Our warehouse safety assessments are structured to evaluate every major risk category in a storage and distribution environment. Each audit includes a visual warehouse inspection, a comprehensive checklist-based evaluation, and a structural assessment of your racking systems. Below are the core areas covered.
Rack damage is one of the most common and consequential hazards in warehouse environments—and one of the most frequently overlooked during informal walk-throughs. We conduct a detailed inspection of all racking system configurations, including selective pallet rack, cantilever rack, drive-in, push-back, and pallet flow systems. Each racking inspection evaluates:
Undersized aisles are a leading cause of both rack damage and forklift accidents. Our warehouse inspectors measure aisle widths against applicable OSHA standards and cross-reference your specific material handling equipment requirements. We identify areas where forklift clearance is inadequate and flag traffic patterns that create conflict zones between pedestrians and forklift operators.

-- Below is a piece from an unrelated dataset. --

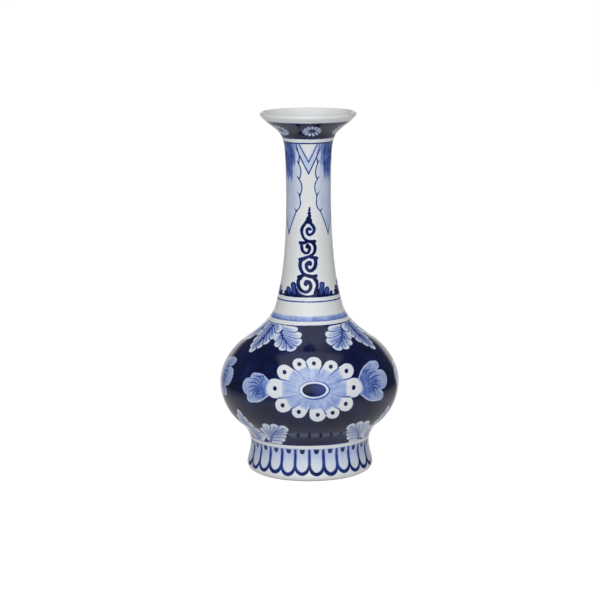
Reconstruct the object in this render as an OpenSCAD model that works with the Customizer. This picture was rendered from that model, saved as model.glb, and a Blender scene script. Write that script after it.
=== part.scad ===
// Bottle vase with a splayed foot, a round belly, a tall neck and a trumpet mouth.
// It is turned in five sections that are luted together with slip, then glazed.
// Frame: origin at the centre of the standing face, +Z up, millimetres.

/* [Size] */
// Overall height of the vase
height = 210; // [208:0.5:216]

/* [Foot] */
// Radius of the outer curve at the ground
edge_r = 34.3; // [34.1:0.1:35]
// Lean of the outer curve at the ground, in degrees from upright
edge_lean = 53; // [40:1:60]
// Radius of the bulge at the bottom of the foot
foot_r = 36.9; // [36.5:0.1:38]
// Height of the widest line of that bulge
foot_z = 3.3; // [3:0.1:4.5]
// Radius of the waist, where the foot meets the bowl
waist_r = 34.8; // [34.3:0.1:35.6]
// Height of the waist
waist_z = 16.3; // [14:0.1:18]
// Outer radius of the flat ring that the vase stands on
stand_outer_r = 33.8; // [33:0.1:34]
// Inner radius of the flat ring that the vase stands on
stand_inner_r = 31.4; // [31:0.1:32]
// Radius of the recess under the vase
recess_r = 30; // [29:0.1:30.5]

/* [Belly] */
// Radius of the flank, where the bowl opens out above the waist
flank_r = 41.3; // [40:0.1:43]
// Height of that point on the flank
flank_z = 29; // [28:0.1:31]
// Lean of the flank, outwards
flank_lean = 53; // [46:1:58]
// Largest radius of the belly
belly_r = 52.4; // [51:0.1:55]
// Height of the belly's widest line
belly_z = 52.4; // [50:0.1:55]
// Radius of the point where the shoulder turns in fastest
shoulder_r = 38.7; // [37:0.1:41]
// Height of that point on the shoulder
shoulder_z = 76.8; // [75:0.1:79]
// Lean of the shoulder, inwards
shoulder_lean = 54; // [48:1:58]

/* [Neck] */
// Radius of the collar, where the shoulder runs into the neck
collar_r = 19.6; // [18.8:0.1:20.6]
// Height of the collar
collar_z = 98; // [96:0.1:100]
// Lean of the collar, inwards
collar_lean = 15; // [10:1:20]
// Radius of the lower neck
stem_r = 14.8; // [14.2:0.1:15.6]
// Height of that point on the lower neck
stem_z = 124.4; // [120:0.1:130]
// Lean of the lower neck, inwards
stem_lean = 5.5; // [3:0.5:8]
// Smallest radius of the neck
neck_r = 13.1; // [12.6:0.1:13.8]
// Height of the neck's narrowest line
neck_z = 161; // [155:0.5:168]

/* [Mouth] */
// Radius where the trumpet mouth begins
bell_r = 13.6; // [13.2:0.1:14.2]
// Height where the trumpet mouth begins
bell_z = 185.6; // [183:0.1:188]
// Lean of the profile there, outwards
bell_lean = 3; // [1:1:6]
// Radius of the throat, where the mouth flares fastest
throat_r = 17.7; // [17:0.1:19]
// Height of the throat
throat_z = 199.1; // [198:0.1:200]
// Lean of the throat, outwards
throat_lean = 47; // [40:1:52]
// Radius of the outer curve just below the rounded lip
rim_r = 27.7; // [26.5:0.1:29]
// Lean of the outer curve just below the lip, outwards
rim_lean = 38; // [30:1:50]

/* [Wall] */
// Thickness of the glazed wall from the foot to the belly
belly_wall = 4.2; // [3.8:0.1:5]
// Thickness of the glazed wall at the lip
lip_wall = 2.6; // [2.2:0.1:3]
// Thickness of the glaze
glaze_t = 0.3; // [0.2:0.05:0.4]
// Thickness of the slip in each joint
slip_t = 0.4; // [0.3:0.05:0.6]
// Thickness of the bowl's floor at its centre, with the glaze
floor_t = 5.2; // [4.6:0.1:6]
// Height of the bare band that is wiped clean of glaze at the bottom of the foot
wiped_h = 1; // [0.6:0.1:1.4]

/* [Hidden] */

BISCUIT = "#efe8da";
SLIP = "#d9cfbd";
GLAZE = "#2b3c7c";
BASE_GLAZE = "#e6e9ee";

$fn = 128;

// Longest step along the profile, and the number of steps round the lip and along the floor
STEP = 2.2;
LIP_STEPS = 10;
FLOOR_STEPS = 16;
TINY = 0.001;

// Height of the last station, so that the top of the rounded lip is at the overall height
rim_z = height - lip_wall / 2 * (1 + sin(rim_lean));

// The glazed outer profile from the ground to the rim: height, radius and lean at each station
STATIONS = [
  [0, edge_r, edge_lean],
  [foot_z, foot_r, 0],
  [waist_z, waist_r, 0],
  [flank_z, flank_r, flank_lean],
  [belly_z, belly_r, 0],
  [shoulder_z, shoulder_r, -shoulder_lean],
  [collar_z, collar_r, -collar_lean],
  [stem_z, stem_r, -stem_lean],
  [neck_z, neck_r, 0],
  [bell_z, bell_r, bell_lean],
  [throat_z, throat_r, throat_lean],
  [rim_z, rim_r, rim_lean]
];

// Places on the profile, counted in stations
WAIST = 2;
FLANK = 3;
BELLY = 4;
COLLAR = 6;
BELL = 9;
RIM = 11;

// A radius and height pair at a station, and the direction of a lean
function spot(i) = [STATIONS[i][1], STATIONS[i][0]];
function along(lean) = [sin(lean), cos(lean)];
function outward(t) = [t[1], -t[0]];
function unit(v) = v / norm(v);
function mix(a, b, f) = a + (b - a) * f;

// Cubic Hermite curve from a to b with end tangents ta and tb, and its direction
function hermite(a, ta, b, tb, t) =
  (2 * pow(t, 3) - 3 * pow(t, 2) + 1) * a + (pow(t, 3) - 2 * pow(t, 2) + t) * ta
  + (3 * pow(t, 2) - 2 * pow(t, 3)) * b + (pow(t, 3) - pow(t, 2)) * tb;
function hermite_way(a, ta, b, tb, t) =
  unit((6 * t - 6 * pow(t, 2)) * (b - a) + (3 * pow(t, 2) - 4 * t + 1) * ta
       + (3 * pow(t, 2) - 2 * t) * tb);

// Point and direction of the outer profile at place u, where u counts stations
function chord(i) = norm(spot(i + 1) - spot(i));
function segment(u) = min(floor(u), RIM - 1);
function handle(i, at) = along(STATIONS[at][2]) * chord(i);
function outer(u) =
  let (i = segment(u))
  hermite(spot(i), handle(i, i), spot(i + 1), handle(i, i + 1), u - i);
function way(u) =
  let (i = segment(u))
  hermite_way(spot(i), handle(i, i), spot(i + 1), handle(i, i + 1), u - i);

// Wall thickness at place u, and the profile moved into the wall by a depth
function wall(u) =
  mix(belly_wall, lip_wall, max(0, outer(u)[1] - belly_z) / (rim_z - belly_z));
function inset(u, depth) = outer(u) - depth * outward(way(u));

// The slip in a joint starts at a station and runs slip_t along the profile
function after_slip(i) = i + slip_t / chord(i);

// Places from u0 to u1, evenly spread within each stretch between stations
function steps(i) = ceil(chord(i) / STEP);
GRID = [for (i = [0 : RIM - 1]) for (k = [0 : steps(i) - 1]) i + k / steps(i)];
function places(u0, u1) =
  concat([u0], [for (g = GRID) if (g > u0 + TINY && g < u1 - TINY) g], [u1]);
function backwards(list) = [for (i = [len(list) - 1 : -1 : 0]) list[i]];

// The outer and inner faces of the unglazed wall, and the inner face of its glaze
function clay_outside(us) = [for (u = us) inset(u, glaze_t)];
function clay_inside(us) = [for (u = us) inset(u, wall(u) - glaze_t)];
function glaze_inside(us) = [for (u = us) inset(u, wall(u))];

// The rounded lip, from the outside of the rim to its inside
function lip(radius) =
  let (t = way(RIM), n = outward(t), centre = inset(RIM, lip_wall / 2))
  [for (k = [0 : LIP_STEPS])
    centre + radius * (cos(180 * k / LIP_STEPS) * n + sin(180 * k / LIP_STEPS) * t)];

// The floor of the bowl, from the axis to the flank, sunk by a depth
base_z = waist_z + slip_t;
floor_z = base_z - glaze_t + floor_t;
FLOOR_REACH = 1.25;
flank_in = inset(FLANK, wall(FLANK));
floor_chord = norm(flank_in - [0, floor_z]);
floor_start = [1, 0] * floor_chord * FLOOR_REACH;
floor_end = way(FLANK) * floor_chord;
function floor_line(depth) =
  [for (k = [0 : FLOOR_STEPS])
    let (t = k / FLOOR_STEPS, a = [0, floor_z])
    hermite(a, floor_start, flank_in, floor_end, t)
    + depth * outward(hermite_way(a, floor_start, flank_in, floor_end, t))];

// Height on the outer curve where the glaze stops, as a place on the profile
function climb(u, z) = outer(u)[1] >= z ? u : climb(u + 0.01, z);
wiped_u = climb(0, wiped_h);

// Places used by each section, shared so that faces that touch have the same points
FOOT_U = concat(places(0, wiped_u), [for (u = places(wiped_u, WAIST)) if (u > wiped_u) u]);
BOWL_U = places(after_slip(WAIST), BELLY);
BOWL_IN_U = concat([FLANK], [for (u = BOWL_U) if (u > FLANK + TINY) u]);
SHOULDER_U = places(after_slip(BELLY), COLLAR);
NECK_U = places(after_slip(COLLAR), BELL);
MOUTH_U = places(after_slip(BELL), RIM);
COAT_U = concat([for (u = FOOT_U) if (u > wiped_u - TINY) u], BOWL_U, SHOULDER_U, NECK_U, MOUTH_U);
COAT_IN_U = concat(BOWL_IN_U, SHOULDER_U, NECK_U, MOUTH_U);

// A solid of revolution from an outline of radius and height pairs
module turned(outline) {
  rotate_extrude() polygon(outline);
}

// One open ring of the unglazed wall
module wall_ring(us) {
  turned(concat(clay_outside(us), backwards(clay_inside(us))));
}

// Splayed foot ring with the bare flat face that the vase stands on
module foot_ring() {
  color(BISCUIT) turned(concat(
    [[stand_outer_r, 0]],
    clay_outside(FOOT_U),
    [[recess_r, waist_z], [recess_r, wiped_h], [stand_inner_r, 0]]));
}

// Slip between the foot ring and the bowl
module foot_slip() {
  color(SLIP) turned([
    [recess_r, waist_z],
    inset(WAIST, glaze_t),
    [inset(after_slip(WAIST), glaze_t)[0], base_z],
    [recess_r, base_z]]);
}

// Lower half of the body, with the floor
module bowl() {
  color(BISCUIT) turned(concat(
    [[0, base_z], [inset(after_slip(WAIST), glaze_t)[0], base_z]],
    [for (p = clay_outside(BOWL_U)) if (p[1] > base_z + TINY) p],
    backwards(clay_inside(BOWL_IN_U)),
    backwards([for (k = [0 : FLOOR_STEPS - 1]) floor_line(glaze_t)[k]])));
}

// Slip at the belly's widest line
module belly_slip() {
  color(SLIP) wall_ring([BELLY, after_slip(BELLY)]);
}

// Upper half of the body
module shoulder() {
  color(BISCUIT) wall_ring(SHOULDER_U);
}

// Slip between the shoulder and the neck
module neck_slip() {
  color(SLIP) wall_ring([COLLAR, after_slip(COLLAR)]);
}

// Tall neck
module neck() {
  color(BISCUIT) wall_ring(NECK_U);
}

// Slip between the neck and the mouth
module mouth_slip() {
  color(SLIP) wall_ring([BELL, after_slip(BELL)]);
}

// Trumpet mouth with its rounded lip
module mouth() {
  color(BISCUIT) turned(concat(
    clay_outside(MOUTH_U),
    lip(lip_wall / 2 - glaze_t),
    backwards(clay_inside(MOUTH_U))));
}

// Glaze over the outside, the lip and the whole inside, in one unbroken coat
module glaze_coat() {
  color(GLAZE) turned(concat(
    [for (u = COAT_U) outer(u)],
    lip(lip_wall / 2),
    backwards(glaze_inside(COAT_IN_U)),
    backwards(floor_line(0)),
    floor_line(glaze_t),
    clay_inside(COAT_IN_U),
    backwards(lip(lip_wall / 2 - glaze_t)),
    backwards(clay_outside(COAT_U))));
}

// Glaze inside the recess under the vase
module base_glaze() {
  color(BASE_GLAZE) turned([
    [0, base_z],
    [0, base_z - glaze_t],
    [recess_r - glaze_t, base_z - glaze_t],
    [recess_r - glaze_t, wiped_h],
    [recess_r, wiped_h],
    [recess_r, base_z]]);
}

foot_ring();
foot_slip();
bowl();
belly_slip();
shoulder();
neck_slip();
neck();
mouth_slip();
mouth();
glaze_coat();
base_glaze();
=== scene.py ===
"""A blue-and-white porcelain bottle vase: the painted glaze, the studio and the camera.

The clay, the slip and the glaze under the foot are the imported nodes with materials. The coat of
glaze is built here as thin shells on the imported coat's own outline, fine enough to be painted.
"""

import math

import bpy
import numpy as np
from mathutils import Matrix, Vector


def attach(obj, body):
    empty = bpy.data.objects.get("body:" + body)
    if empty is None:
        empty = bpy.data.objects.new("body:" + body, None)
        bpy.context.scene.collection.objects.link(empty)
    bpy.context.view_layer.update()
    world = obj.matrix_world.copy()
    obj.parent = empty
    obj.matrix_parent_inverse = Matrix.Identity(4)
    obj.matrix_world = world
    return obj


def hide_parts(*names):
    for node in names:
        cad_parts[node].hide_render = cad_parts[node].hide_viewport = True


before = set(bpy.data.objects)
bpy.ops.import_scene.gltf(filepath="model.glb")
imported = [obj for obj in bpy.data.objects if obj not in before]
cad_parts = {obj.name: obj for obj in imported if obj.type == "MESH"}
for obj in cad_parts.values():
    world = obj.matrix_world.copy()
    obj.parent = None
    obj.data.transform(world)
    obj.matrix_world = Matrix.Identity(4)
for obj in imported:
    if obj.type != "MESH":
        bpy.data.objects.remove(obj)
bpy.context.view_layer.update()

# ---------------------------------------------------------------- the painter's tools
# Paint is laid on the unrolled surface. turn is the angle round the vase in degrees, 0 at the
# front and rising to the right; run is the length up the outer surface from the ground, and
# every length here is in millimetres. Each field is a distance to the edge of some paint,
# below 0 inside it, or a strength from 0 to 1, and the materials turn fields into cobalt.
FAR = 9.0  # a distance that no paint reaches


def between_points(a, b, c, d, count):
    """Places on the smooth curve through four points, from b up to but not at c."""
    t = np.linspace(0, 1, count, endpoint=False)[:, None]
    return b + t / 2 * (c - a + t * (2 * a - 5 * b + 4 * c - d + t * (3 * (b - c) + d - a)))


def with_ends(points):
    """The points with one more before the first and one after the last, straight on."""
    p = np.array(points, float)
    return np.vstack([2 * p[0] - p[1], p, 2 * p[-1] - p[-2]])


def spline(points, steps=6):
    """A smooth line through given points. Each point is (x, y, half width)."""
    p = with_ends(points)
    pieces = [between_points(*four, steps) for four in zip(p, p[1:], p[2:], p[3:])]
    return np.vstack(pieces + [p[-2][None]])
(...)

We verify that all emergency exit routes are unobstructed, clearly marked with directional signage, and fully compliant with OSHA 1910.36 and applicable local fire codes. This includes checking for blocked exits, inadequate aisle marking, faded or missing floor striping, absent warning signs, and inventory placed in ways that restrict evacuation paths.
Cracked or uneven flooring and damaged loading docks create hazards for forklifts and pedestrians alike—and can contribute to musculoskeletal disorders over time through constant vibration and jarring. Our warehouse safety inspection includes a detailed review of floor conditions, dock equipment functionality, and pedestrian separation in high-traffic zones.
Storage configurations that obstruct sprinkler heads present serious fire hazards and can void insurance coverage. We assess flue space compliance, maximum rack heights relative to sprinkler head positions, and commodity classification requirements. Facilities planning to add racking height or storage density should review our guide on how to maximize warehouse space, which covers vertical storage constraints in detail.
Spills, improperly stacked product, unsecured materials, and cluttered work areas are common OSHA citations and frequent precursors to incidents. Our warehouse audit includes a housekeeping review and an evaluation of whether current operational practices introduce avoidable risk. We also assess hazardous materials storage and labeling, verifying alignment with OSHA's Hazard Communication Standard—including safety data sheet accessibility and proper hazard labeling.
The following warehouse safety checklist reflects the core categories our auditors evaluate on-site. This is the same framework used to assess significant risks and verify the effectiveness of existing safety procedures.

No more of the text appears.